## [Problem requirements]
Extract the listing below in full, unchanged.

-- Start of Material provided --

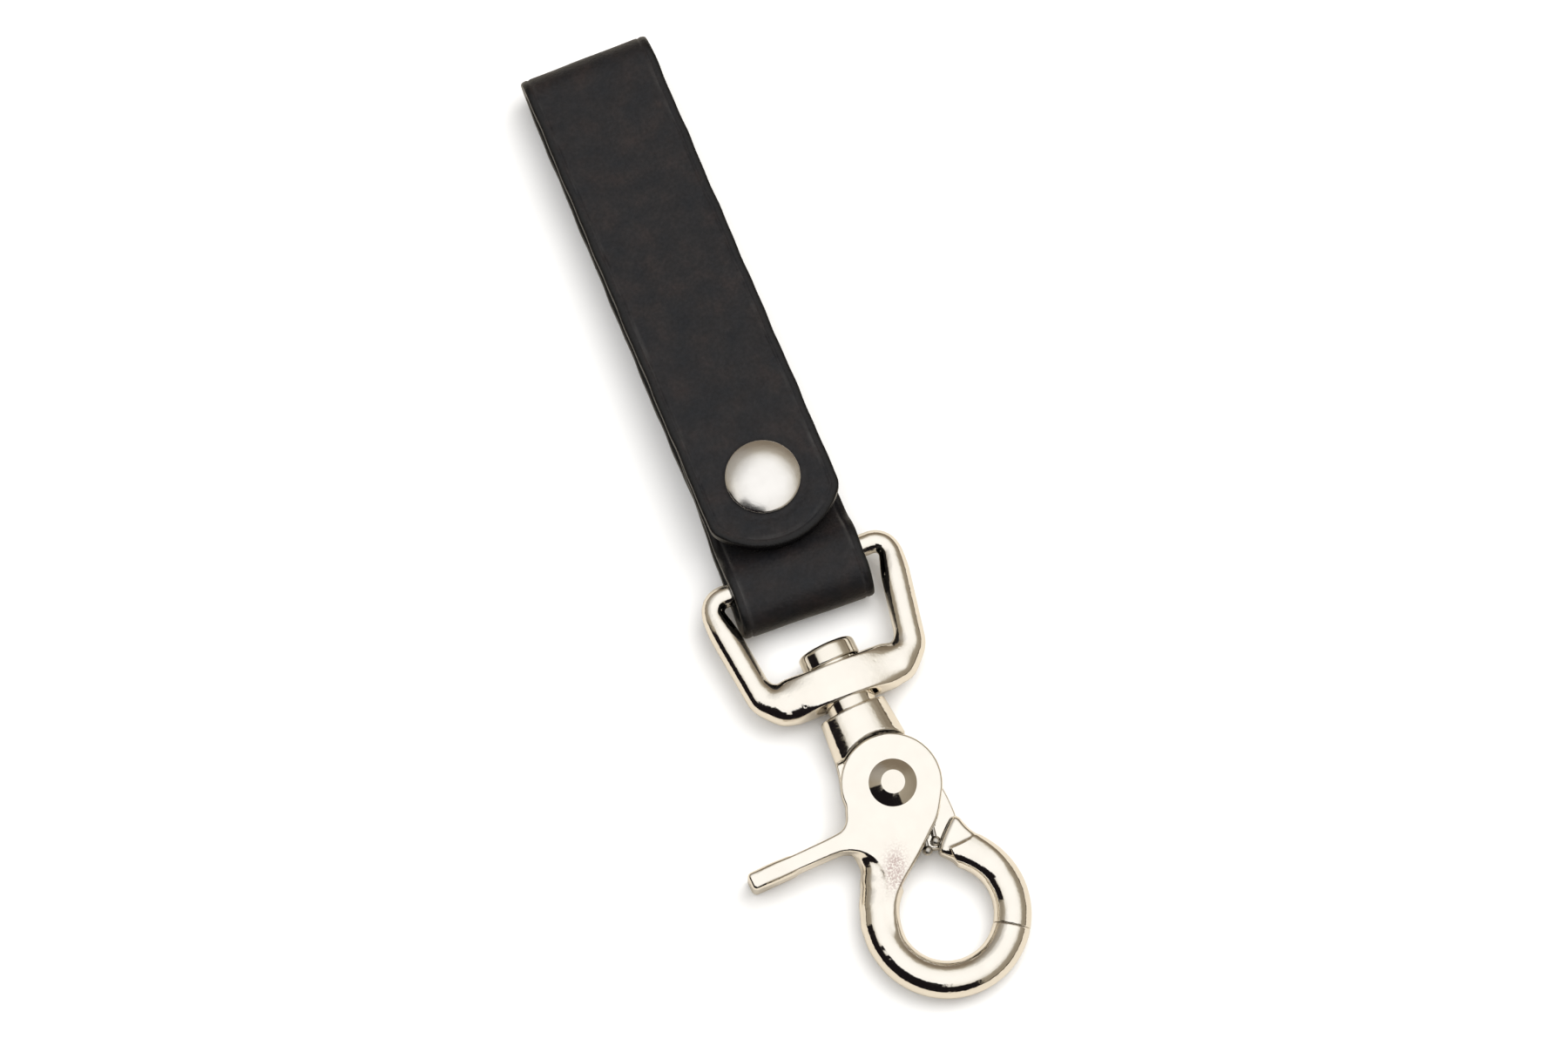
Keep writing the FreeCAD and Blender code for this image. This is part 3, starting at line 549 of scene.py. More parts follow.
# ------------------------------------------------------------------ strap course
THICK = 3.0
HALF_WIDTH = 25.4 / 2.0
FOLD_Y, FOLD_Z = (float(c) for c in (np.array(JOINTS["flap_open"]["pos_m"]) * 1000.0)[1:])
FOLD_RADIUS = FOLD_Z - THICK / 2.0
FOLD_BULGE = 0.55
FLAP_UNDER = 2 * FOLD_Z - THICK        # height of the flap's underside at the fold
stud_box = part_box("snap_stud")
STUD_Y = (stud_box[0].y + stud_box[1].y) * 500.0
FLAP_SLOPE = math.radians(1.74)
SLOPE_COS, SLOPE_SIN = math.cos(FLAP_SLOPE), math.sin(FLAP_SLOPE)
STUD_RUN = (FOLD_Y - STUD_Y) / SLOPE_COS
FLAP_LENGTH = STUD_RUN + 13.1
FLAP_SAG = 0.35
SKEW_BACK, SKEW_LOOP = 3.6, 1.9        # degrees the back and the loop lie askew
LOOP_Y, LOOP_Z = STUD_Y - 20.0, 5.5
LOOP_RADIUS = LOOP_Z - THICK / 2.0
LOOP_TOP = LOOP_Z + LOOP_RADIUS + THICK / 2.0
CREST_Y = STUD_Y - 17.0                # the loop's top layer starts down here
MEET_Y = STUD_Y - 5.8                  # and lies on the back from here
LAYER_GAP = 0.1
TUCK_END = STUD_Y + 13.0
SPLIT_Y = -20.0                        # where the leather is split into two pieces
FLAP_STEPS, TURN_STEPS = 220, 40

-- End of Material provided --

## [Written answer]
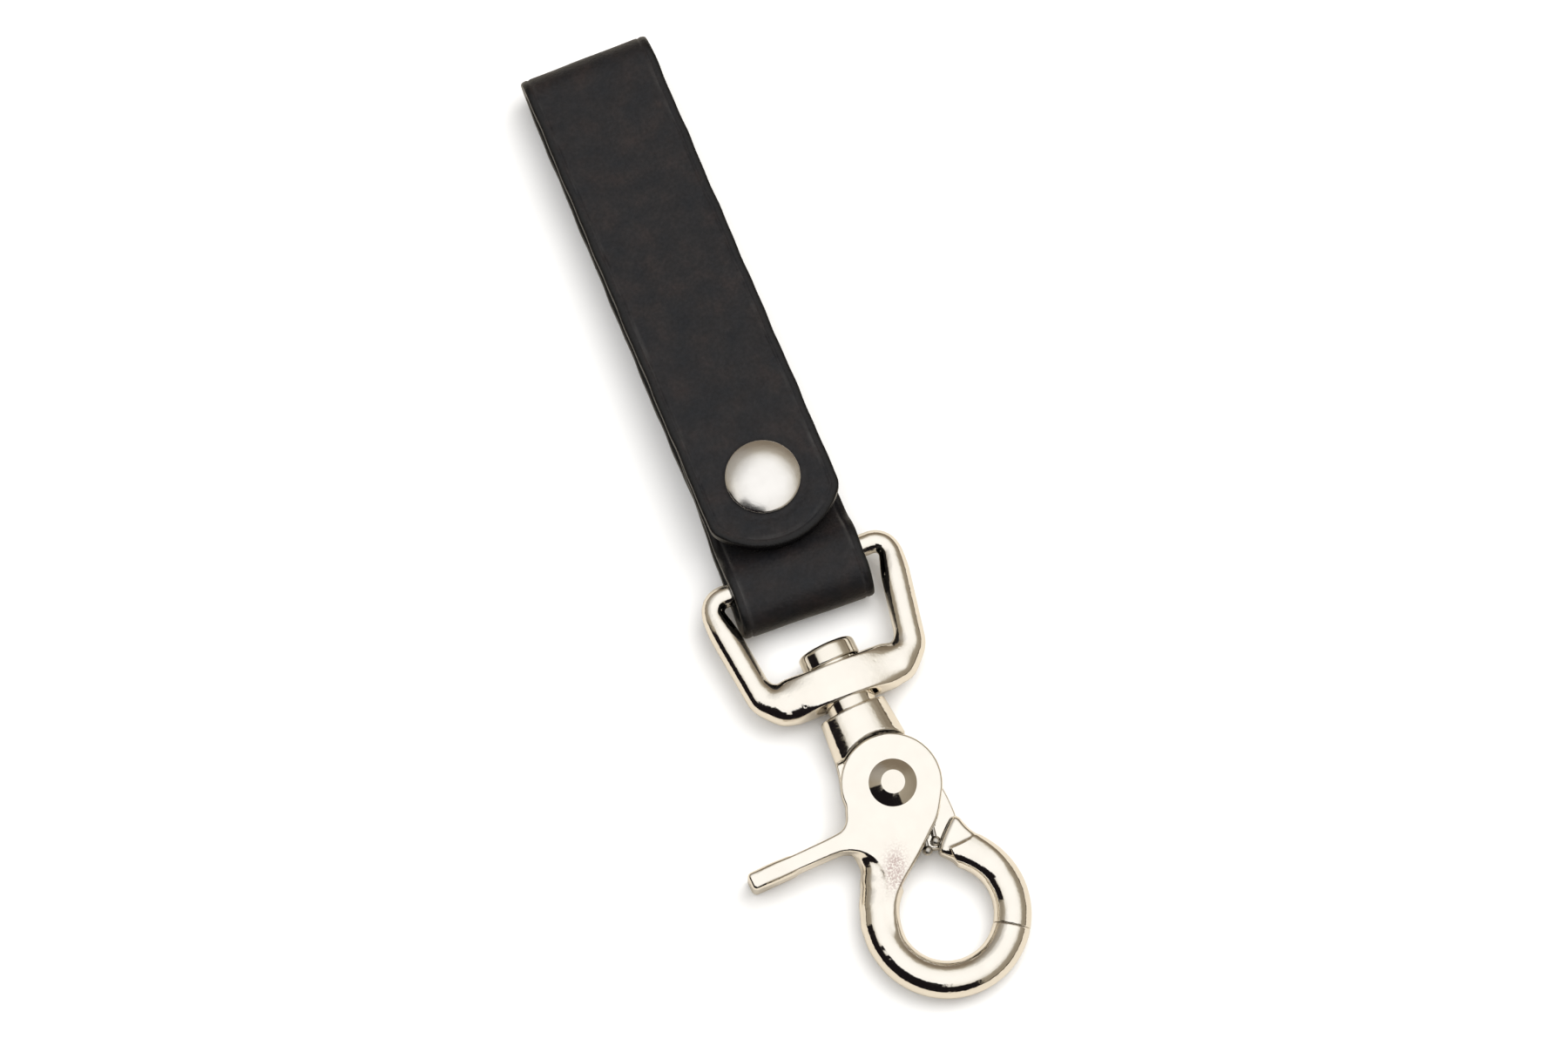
Keep writing the FreeCAD and Blender code for this image. This is part 3, starting at line 549 of scene.py. More parts follow.
# ------------------------------------------------------------------ strap course
THICK = 3.0
HALF_WIDTH = 25.4 / 2.0
FOLD_Y, FOLD_Z = (float(c) for c in (np.array(JOINTS["flap_open"]["pos_m"]) * 1000.0)[1:])
FOLD_RADIUS = FOLD_Z - THICK / 2.0
FOLD_BULGE = 0.55
FLAP_UNDER = 2 * FOLD_Z - THICK        # height of the flap's underside at the fold
stud_box = part_box("snap_stud")
STUD_Y = (stud_box[0].y + stud_box[1].y) * 500.0
FLAP_SLOPE = math.radians(1.74)
SLOPE_COS, SLOPE_SIN = math.cos(FLAP_SLOPE), math.sin(FLAP_SLOPE)
STUD_RUN = (FOLD_Y - STUD_Y) / SLOPE_COS
FLAP_LENGTH = STUD_RUN + 13.1
FLAP_SAG = 0.35
SKEW_BACK, SKEW_LOOP = 3.6, 1.9        # degrees the back and the loop lie askew
LOOP_Y, LOOP_Z = STUD_Y - 20.0, 5.5
LOOP_RADIUS = LOOP_Z - THICK / 2.0
LOOP_TOP = LOOP_Z + LOOP_RADIUS + THICK / 2.0
CREST_Y = STUD_Y - 17.0                # the loop's top layer starts down here
MEET_Y = STUD_Y - 5.8                  # and lies on the back from here
LAYER_GAP = 0.1
TUCK_END = STUD_Y + 13.0
SPLIT_Y = -20.0                        # where the leather is split into two pieces
FLAP_STEPS, TURN_STEPS = 220, 40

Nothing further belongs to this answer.